Data records:

....

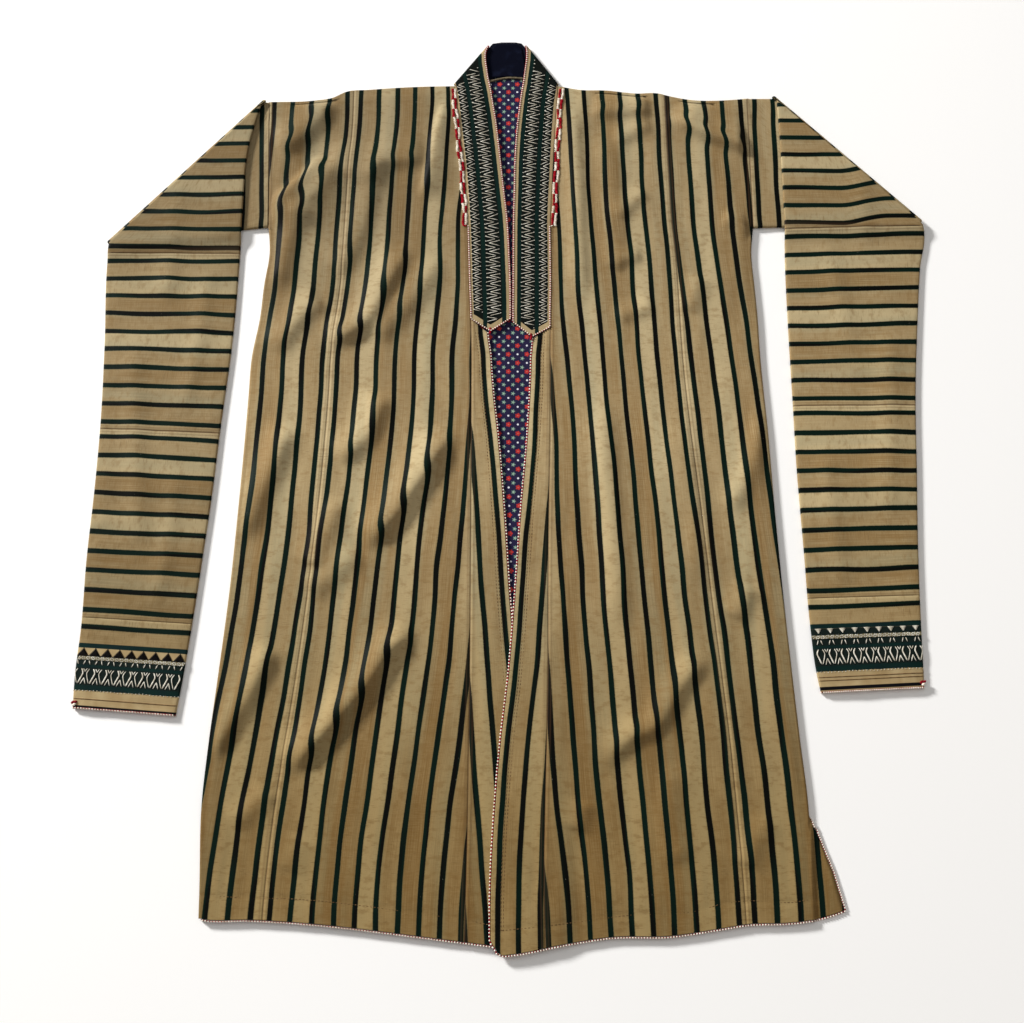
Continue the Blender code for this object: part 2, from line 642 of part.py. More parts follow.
def sleeve(side_name):
    spec = SLEEVES[side_name]
    sign, outline = spec["sign"], spec["outline"]
    tube_reach = (TUBE_HIGH - TUBE_LOW) / 2 + CLOTH / 2
    (x0, y0), (x1, y1) = spec["crease"]
    length = math.hypot(x1 - x0, y1 - y0)
    outward = (sign * abs(y1 - y0) / length, abs(x1 - x0) / length)
    armhole_top, armhole_low = spec["armhole"]
    end_low = spec["underarm_end"]

    def underarm_line(x):
        share = (x - armhole_low[0]) / (end_low[0] - armhole_low[0])
        return blend(armhole_low[1], end_low[1], min(max(share, -.1), 1.1))

    def drop(x, y):
        return LIFT * smooth((underarm_line(x) - 1.0 - y) / 26)

    def no_drop(x, y):
        return 0.0

    def edges(y_in, y_out):
        inner = (read(outline, "inner", y_in) + sign * tube_reach, y_in)
        outer = (read(outline, "outer", y_out) - sign * tube_reach, y_out)
        return inner, outer

    def flat_low(share):
        return TUBE_LOW

    def flat_high(share):
        return TUBE_HIGH

    def front_high(share):
        return FRONT_LEVEL

    def hanging(start, end):
        wave_room = smooth((underarm_line(start[0]) - 20 - start[1]) / 60)

        def waved_low(share):
            return TUBE_LOW - wave_room * sleeve_wave(share, start[1], sign)

        return [turned(ring, 1.0, outward, drop) for ring in tube_ring(start, end, waved_low, flat_high)]

    # The armhole part, from the armhole seam to the crease
    rings = []
    for share in (0, .05, .3, .65, 1):
        gap = sign * SEAM * (1 - share)
        start = (blend(armhole_top[0], x0, share) + gap, blend(armhole_top[1] - FOLD_REACH, y0, share))
        end = (blend(armhole_low[0], x1, share) + gap, blend(armhole_low[1] + tube_reach, y1, share))
        if share == 0:
            end = (end[0], end[1] + FOLD_REACH - tube_reach)
        pair = tube_ring(start, end, flat_low, front_high if share == 0 else flat_high)
        rings.append([turned(ring, 0.0, outward, no_drop) for ring in pair])
    for step in range(1, BEND_STEPS + 1):
        pair = tube_ring((x0, y0), (x1, y1), flat_low, flat_high)
        rings.append([turned(ring, step / BEND_STEPS, outward, no_drop) for ring in pair])
    join_in, join_out = (y + SEAM for y in spec["joins"][0])
    edge_line = underarm_line(read(outline, "inner", 380)) - 1.0
    stations = [blend(y0, edge_line, t) for t in (.2, .45, .7, 1)] + [edge_line - 13]
    if stations[-1] - join_in > 12:
        stations.append(blend(stations[-1], join_in, .5))
    for y_in in [y for y in stations if y > join_in + 4]:
        share = (y0 - y_in) / (y0 - join_in)
        rings.append(hanging(*edges(y_in, blend(y1, join_out, share))))
    rings.append(hanging(*edges(join_in, join_out)))
    parts = [rings]
    joins = list(spec["joins"]) + [(spec["end"][0], spec["end"][1])]
    for (in_a, out_a), (in_b, out_b) in zip(joins, joins[1:]):
        steps = 5 if in_a - in_b > 150 else 4
        stations = [0] if in_a != joins[0][0] else [0, 12 / (in_a - in_b)]
        stations += [k / steps for k in range(1, steps + 1)]
        parts.append([hanging(*edges(blend(in_a - SEAM, in_b + SEAM, t), blend(out_a - SEAM, out_b + SEAM, t)))
                      for t in stations])
    for number, rings in enumerate(parts, 1):
        name = f"sleeve_{side_name}_{number}"
        tube(name, [pair[0] for pair in rings], [pair[1] for pair in rings], TAN if number < 4 else DARK_TAN)
    in_end, out_end = spec["end"]
    rings = [hanging(*edges(in_end - SEAM - d, out_end - SEAM - d)) for d in (0, EDGING_WIDTH)]
    tube(f"edging_cuff_{side_name}", [pair[0] for pair in rings], [pair[1] for pair in rings], RED)


# Edging braid

def edging(name, path):
    """A narrow braid beside a line of (x, y, level), to the right of its direction."""
    count = len(path)
    rows = []
    for i, (x, y, level) in enumerate(path):
        sides = []
        for a, b in ((max(i - 1, 0), max(i, 1)), (min(i, count - 2), min(i + 1, count - 1))):
            length = math.hypot(path[b][0] - path[a][0], path[b][1] - path[a][1])
            sides.append(((path[b][1] - path[a][1]) / length, -(path[b][0] - path[a][0]) / length))
        nx, ny = sides[0][0] + sides[1][0], sides[0][1] + sides[1][1]
        scale = 2 / (nx * nx + ny * ny)
        nx, ny = nx * scale, ny * scale
        near, far = LAYER_GAP, LAYER_GAP + EDGING_WIDTH
        rows.append([(x + nx * near, y + ny * near, level), (x + nx * far, y + ny * far, level)])
    sheet(name, rows, CLOTH, RED)


def front_edging(name, side, sign):
    """Down the front edge, round the corner, along the hem and, on the right, up the slit."""
    path = [gore_row(side, sign, level)[-1] for level in reversed(GORE_LEVELS)]
    path += gore_row(side, sign, 0)[-2:0:-1]
    inner, seam = (place(strip_line(side, column), 0, side)[0] for column in ("inner", "seam"))
    for j in range(CENTRE_ACROSS):
        x = blend(inner, seam, j / CENTRE_ACROSS)
        path.append((x, hem(x, side), front_height(x, hem(x, side), side)))
    path += side_row(side, sign, 0)[:SIDE_ACROSS + 1]
    if side is RIGHT:
        path += side_row(side, sign, 0)[SIDE_ACROSS + 1:]
        path += [side_row(side, sign, level)[-1] for level in LEVELS[1:] if level < .1]
    edging(name, path if side is RIGHT else path[::-1])


def main():
    for old in list(bpy.data.objects):
        bpy.data.objects.remove(old, do_unlink=True)
    for word, side, sign in (("left", LEFT, -1), ("right", RIGHT, 1)):
        centre_strip(f"body_centre_{word}", side, sign)
        side_strip(f"body_side_{word}", side, sign)
        front_gore(f"front_gore_{word}", side, sign)
        sleeve(word)
        front_edging(f"edging_front_{word}", side, sign)
    back_lining("back_lining")
    collar_band("collar")
    collar_facing("collar_facing")


main()
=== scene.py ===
# A striped handloom robe laid flat, dressed over its solids: cloth, embroidery, braid, lining and light.
# Cloth is drawn in millimetres on the floor plane, x to the viewer's right and y towards the collar.
import math

import bpy
import numpy as np
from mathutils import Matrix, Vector


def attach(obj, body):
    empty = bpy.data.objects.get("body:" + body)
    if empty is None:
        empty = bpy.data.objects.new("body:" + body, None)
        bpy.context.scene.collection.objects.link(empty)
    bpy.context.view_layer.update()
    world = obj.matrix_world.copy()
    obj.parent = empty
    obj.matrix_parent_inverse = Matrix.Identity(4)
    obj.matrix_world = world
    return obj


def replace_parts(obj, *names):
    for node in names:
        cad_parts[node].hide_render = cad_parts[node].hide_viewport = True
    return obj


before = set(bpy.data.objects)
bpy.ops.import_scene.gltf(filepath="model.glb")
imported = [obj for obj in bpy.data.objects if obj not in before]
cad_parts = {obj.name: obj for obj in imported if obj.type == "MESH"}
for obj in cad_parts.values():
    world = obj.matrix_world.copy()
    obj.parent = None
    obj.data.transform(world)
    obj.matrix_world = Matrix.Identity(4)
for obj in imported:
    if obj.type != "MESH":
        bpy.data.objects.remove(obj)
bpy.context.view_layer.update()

plan = dict(middleX=5.83, middleY=66.62, mm=0.001)
wall = dict(cloth=2.0, collar=2.4, lining=0.8, facing=0.6, seam=0.05)
level = dict(back=1.0, lining=2.7, front=4.4, collarBack=1.2, collarFront=5.0, facing=3.0, lap=2.4)
foldRadius = (level["front"] - level["back"]) / 2
foldReach = foldRadius + wall["cloth"] / 2
collarRadius = (level["collarFront"] - level["collarBack"]) / 2
edgingInset = 2.7
stripePitch = 0.0245  # metres of cloth from stripe to stripe in every UV map


def table(columns, *rows):
    names = columns.split()
    return {name: np.array([row[i] for row in rows], float) for i, name in enumerate(names)}


def curve(data, column, at, key="y"):
    # smooth line through a column of a table
    keys, values = data[key], data[column]
    if keys[0] > keys[-1]:
        keys, values = keys[::-1], values[::-1]
    slopes = np.gradient(values, keys)
    at = np.clip(np.asarray(at, float), keys[0], keys[-1])
    i = np.clip(np.searchsorted(keys, at, side="right") - 1, 0, len(keys) - 2)
    span = keys[i + 1] - keys[i]
    t = (at - keys[i]) / span
    return (values[i] * (1 + 2 * t) * (1 - t) ** 2 + values[i + 1] * t * t * (3 - 2 * t)
            + span * (slopes[i] * t * (1 - t) ** 2 + slopes[i + 1] * t * t * (t - 1)))


def smooth(t):
    t = np.clip(t, 0.0, 1.0)
    return t * t * (3 - 2 * t)


def blend(a, b, t):
    return a + (b - a) * t


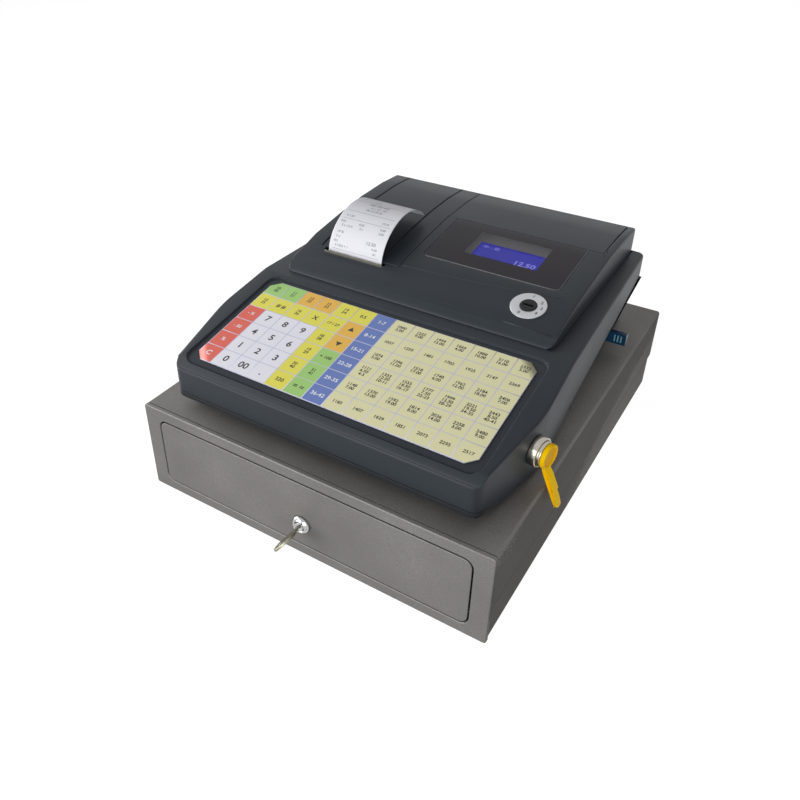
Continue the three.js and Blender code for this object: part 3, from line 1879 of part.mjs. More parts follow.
add('drawer_front_panel', frontPanel(), paint);
add('drawer_tray', drawerTray(), darkPaint);
addPair('drawer_rail', drawerRail(), zinc);
add('latch_strike', latchStrike(), zinc);
const cupTray = gridTray(coinTrayFront, coinTrayBack, coinTrayHeight, coinColumns, coinRows);
add('coin_tray', cupTray, blackPlastic);
add('note_tray', noteTray(), blackPlastic);
add('clip_rod', clipRod(), zinc);
const noteBayPitch = (insertHalfWidth + insertHalfWidth - insertWall) / noteColumns;
for (let i = 0; i < noteColumns; i += 1) {
  const clip = mesh(`note_clip_${i + 1}`, noteClip(), zinc);
  clip.position.set((i - (noteColumns - 1) / 2) * noteBayPitch, clipRodY, clipRodZ);
  register.add(clip);
}

const lockGroup = groupIn(frameAt(0, 0, lockZ, turnX(outward)));
lockGroup.add(mesh('drawer_lock', drawerLock(), chrome));
lockGroup.add(mesh('lock_plug', lockPlug(), nickel));
const keyMesh = mesh('drawer_key', drawerKey(), nickel);
keyMesh.rotation.z = THREE.MathUtils.degToRad(-plugTurn);
lockGroup.add(keyMesh);

const hook = mesh('latch_hook', latchHook(), zinc);
hook.position.set(latchPivotX, latchPivotY, latchZ);
hook.rotation.z = THREE.MathUtils.degToRad(latchRelease);
register.add(hook);
add('solenoid_yoke', solenoidYoke(), zinc);
add('solenoid_coil', solenoidCoil(), copper);
add('solenoid_plunger', solenoidPlunger(), iron);
add('eject_spring', ejectSpring(), zinc);

add('lower_case', lowerCase(), darkAbs);
add('upper_case', upperCase(), abs);
add('top_housing', topHousing(), abs);
add('rear_panel', rearPanel(), abs);
add('printer_flap', printerFlap(), abs);
add('flap_hinge_pin', flapPin(), zinc);
lowerFootPlaces().forEach(([x, y], i) => {
  const foot = mesh(`register_foot_${i + 1}`, registerFoot(), rubber);
  foot.position.set(x, y, drawerTop);
  register.add(foot);
});

const keyboard = groupIn(keyboardFrame);
const sheetBottom = -sheetDepth - sheetThickness;
const membraneBottom = -recessDepth + seatGap;
keyboard.add(mesh('legend_sheet', chamferedSheet(0, sheetBottom, -sheetDepth), legend));
keyboard.add(mesh(
  'membrane_switch',
  chamferedSheet(0, membraneBottom, sheetBottom - seatGap),
  film,
));
const keyPlateTop = -keyPlateDrop;
keyboard.add(mesh(
  'keyboard_plate',
  keyboardRectangle(
    keyPlateMargin - ledgeWidth,
    recessCornerRadius,
    keyPlateTop - keyPlateThickness,
    keyPlateTop,
  ).add(keyboardRectangle(
    -ledgeWidth - seatGap,
    recessCornerRadius,
    keyPlateTop - keyPlateThickness,
    membraneBottom - seatGap,
  )),
  zinc,
));

add('display_window', displayWindow(), gloss);
const lcd = groupIn(lcdPlace);
lcd.add(mesh('lcd_frame', lcdFrame(), lcdGrey));
lcd.add(mesh('lcd_glass', lcdGlass(), lcdBlue));

add('printer_chassis', printerChassis(), blackPlastic);
add('paper_roll', paperRoll(), paper);
add('receipt_paper', receiptPaper(), paper);
add('platen_roller', platenRoller(), rubber);
add('thermal_head', thermalHead(), silverPlate);
const bar = mesh('tear_bar', tearBar(), silverPlate);
const barY = flapFrontY - slotLength - slideGap - tearBarTooth;
bar.position.set(paperCentreX, barY, heightAt(blockLine, barY));
bar.rotation.x = THREE.MathUtils.degToRad(blockSlope);
register.add(bar);

const modeLock = groupIn(modeLockFrame);
modeLock.add(mesh('mode_lock_ring', modeRing(), silverPlate));
modeLock.add(mesh('mode_lock_barrel', modeBarrel(), blackPlastic));
modeLock.add(mesh('mode_lock_rotor', modeRotor(), blackPlastic));

const waiter = groupIn(waiterFrame);
waiter.add(mesh('waiter_lock', waiterLock(), chrome));
waiter.add(mesh('waiter_key_magnet', keyMagnet(), chrome));
waiter.add(mesh('waiter_key', waiterKey(), yellowPlastic));

add('memory_stick', memoryStick(), bluePlastic);
add('main_board', mainBoard(), greenBoard);
add('power_transformer', powerTransformer(), iron);
add('mains_inlet', mainsInlet(), blackPlastic);

// The origin is under the middle of the overall box.
const bounds = new THREE.Box3().setFromObject(register, true);
const centre = bounds.getCenter(new THREE.Vector3());
register.position.set(-centre.x, -centre.y, -bounds.min.z);

const model = new THREE.Group();
model.add(register);

export default model;
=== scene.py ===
"""A ticket register on its cash drawer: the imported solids, dressed for a still picture.

Sizes are in millimetres from the register's own datum, which is the floor under the
middle of the drawer's front: X to the right, Y to the back, Z up. Angles are in degrees.
"""
import json
import math

import bmesh
import bpy
from mathutils import Matrix, Vector
from mathutils.bvhtree import BVHTree

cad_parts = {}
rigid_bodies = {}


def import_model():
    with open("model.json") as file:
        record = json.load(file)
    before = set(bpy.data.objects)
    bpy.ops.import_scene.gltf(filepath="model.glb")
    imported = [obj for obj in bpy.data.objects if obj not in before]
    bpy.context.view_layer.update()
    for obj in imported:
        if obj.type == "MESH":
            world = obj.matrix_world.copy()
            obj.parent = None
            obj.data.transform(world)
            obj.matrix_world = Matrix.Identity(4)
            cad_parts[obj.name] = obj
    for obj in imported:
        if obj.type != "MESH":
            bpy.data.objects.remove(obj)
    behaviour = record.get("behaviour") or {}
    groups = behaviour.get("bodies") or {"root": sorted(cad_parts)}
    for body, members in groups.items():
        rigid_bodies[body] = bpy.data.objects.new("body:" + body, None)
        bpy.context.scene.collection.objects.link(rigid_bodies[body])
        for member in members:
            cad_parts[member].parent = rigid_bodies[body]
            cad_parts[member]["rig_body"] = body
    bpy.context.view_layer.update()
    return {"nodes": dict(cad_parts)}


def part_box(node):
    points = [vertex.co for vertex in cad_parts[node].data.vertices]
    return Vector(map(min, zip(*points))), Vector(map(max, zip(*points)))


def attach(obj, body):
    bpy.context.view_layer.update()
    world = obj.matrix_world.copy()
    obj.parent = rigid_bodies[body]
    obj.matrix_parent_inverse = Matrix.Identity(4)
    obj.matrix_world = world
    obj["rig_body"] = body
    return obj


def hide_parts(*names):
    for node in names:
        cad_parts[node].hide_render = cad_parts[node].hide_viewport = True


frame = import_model()

# The drawer's front frame fixes the datum in the frame's metres.
MM = 0.001
front_low, front_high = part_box("drawer_front_frame")
DATUM = Vector(((front_low.x + front_high.x) / 2, front_low.y, 0))
PLACE = Matrix.Translation(DATUM) @ Matrix.Scale(MM, 4)


def linear(code):
    """An sRGB hex colour as linear red, green, blue and alpha."""
    parts = [int(code[i:i + 2], 16) / 255 for i in (1, 3, 5)]
    return [c / 12.92 if c <= 0.04045 else ((c + 0.055) / 1.055) ** 2.4 for c in parts] + [1]


def add(tree, kind, inputs=None, **settings):
    """Adds a node, sets its properties, and links or sets its inputs."""
    node = tree.nodes.new(kind)
    for key, value in settings.items():
        setattr(node, key, value)
    for key, value in (inputs or {}).items():
        if isinstance(value, bpy.types.NodeSocket):
            tree.links.new(value, node.inputs[key])
        else:
            node.inputs[key].default_value = value
    return node


def per_metre(size):
    """The scale of a pattern whose features are size millimetres wide."""
    return 1 / (size * MM)


# Finishes

# Widths of the features in their patterns.
PAINT_CLOUD = 60
PAINT_RIPPLE = 1.1
HANDLING_CLOUD = 45
FLOW_MARK = 9
MOULD_RIPPLE = 0.9
INK_DOT = 0.8
INK_CLOUD = 30
GLOW_CLOUD = 25
WIPE_MARK = 14
PAPER_FIBRE = 1.6


def finish(name):
    """An empty material, its tree and the object coordinates that its patterns read."""
    made = bpy.data.materials.new(name)
    made.use_nodes = True
    made.node_tree.nodes.clear()
    place = add(made.node_tree, "ShaderNodeTexCoord").outputs["Object"]
    return made, made.node_tree, place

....

## Task
Above is a listing; print exactly its lines from the one with "the overall box." through the one with "record = json.load(file)", and no other lines.

## Answer to this task
// The origin is under the middle of the overall box.
const bounds = new THREE.Box3().setFromObject(register, true);
const centre = bounds.getCenter(new THREE.Vector3());
register.position.set(-centre.x, -centre.y, -bounds.min.z);

const model = new THREE.Group();
model.add(register);

export default model;
=== scene.py ===
"""A ticket register on its cash drawer: the imported solids, dressed for a still picture.

Sizes are in millimetres from the register's own datum, which is the floor under the
middle of the drawer's front: X to the right, Y to the back, Z up. Angles are in degrees.
"""
import json
import math

import bmesh
import bpy
from mathutils import Matrix, Vector
from mathutils.bvhtree import BVHTree

cad_parts = {}
rigid_bodies = {}


def import_model():
    with open("model.json") as file:
        record = json.load(file)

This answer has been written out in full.